When her shift ends,
she strides through the parking lot
and snips its soiled tether
with the night-cook's shears.

That image of the lone cloud being set loose stuck in the minds of many readers, and of course resonates with me today. I told her, also, that most of the compliments I'd received about her poems were of the "I never like poetry, but..." variety.

Now I think of how her Chemo Side Effect poems from Chameleon Hours have been shared with recently diagnosed cancer patients. How many new readers has she brought to poetry, at a time when they might need it most? What a gift she's given to them, and to all of us, which will continue to nourish us for years to come.

I didn't get a reply to that last email. I figured one would come eventually, as they always had before. Part of me wants to believe one still will, though I know that's impossible now.

Still, Elise, here's one last reply from me:


A good number of poets have taught me a good number of things, through their writing and through their actions.
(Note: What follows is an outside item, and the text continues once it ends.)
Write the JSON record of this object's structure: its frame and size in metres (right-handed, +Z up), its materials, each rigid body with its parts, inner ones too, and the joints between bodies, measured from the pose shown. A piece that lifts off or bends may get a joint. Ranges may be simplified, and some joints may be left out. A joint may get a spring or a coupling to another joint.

The very best have taught me something about how to balance my writing and my "life".

But only you taught me that they were one thing - that the generous heart and spirit that go into the page need to be the same heart and spirit that travel out into the world every day. That the care and attention I put into my writing is the care and attention I put into everything and everyone I know and love. It's the same force, the same energy, and we need to treat each of its manifestations with equal reverence.

We are, each, one person. We live one life. And that is worth celebrating every day, is worth all the gifts and praise in the world, even a few poems.

Thank you for teaching me that.

Thank you, Elise, for everything.




UPDATE: In the days since writing this, a great many new things have popped up on the internet in regards to Elise, her writing and her legacy:

A new website dedicated to Elise's writing, which includes information on places to make donations in her honour: http://www.elisepartridge.org/

A post from Vehicule Press (Carmine Starnino), capturing many people's responses to Elise's passing.

An excerpt on Susan Gillis' Concrete and River blog, from an interview she conducted with Elise.

At the PRISM international website, a note from Clara Kumagai.

A post on the Arc Magazine website from Elizabeth Bachinsky.

I'm sure many more pieces have gone up which I've missed, as well. If so, let me know and I'll post them here.

Thank you everyone for your kind notes (in person and online) about this post. As I say in the comment section, it's meant a lot to share in this with everyone. Elise's death has brought the best out of are community - what a legacy for her it will be if we can keep that energy going.


Zachariah Wells said...

Rob, this is beautiful. Thank you for writing it.

Rhonda WIEGO and Inclusive Cities said...

Love this. Needed this. Thanks!

kevin spenst said...

Rob, thank you so much for sharing this. It was quite a shock to hear of her passing. By all accounts, Elise was such a remarkable person. She will live on in her words and deeds and yes, I agree with another comment, we all need this.

Unknown said...

Fine piece Rob. It put a little something back in the space of her leaving. I took a course with her a few summers back and was blown away by her generosity. There is no concept of scarcity in her when it comes to poets and their work.

Rob Taylor said...

Thank you all. It's good to be able to share in this together.

Anonymous said...

Hey Rob,

A lovely tribute. Elise was full of grace and always gracious – and an exceptional poet. I'll miss her. Thanks for this lovely meditation.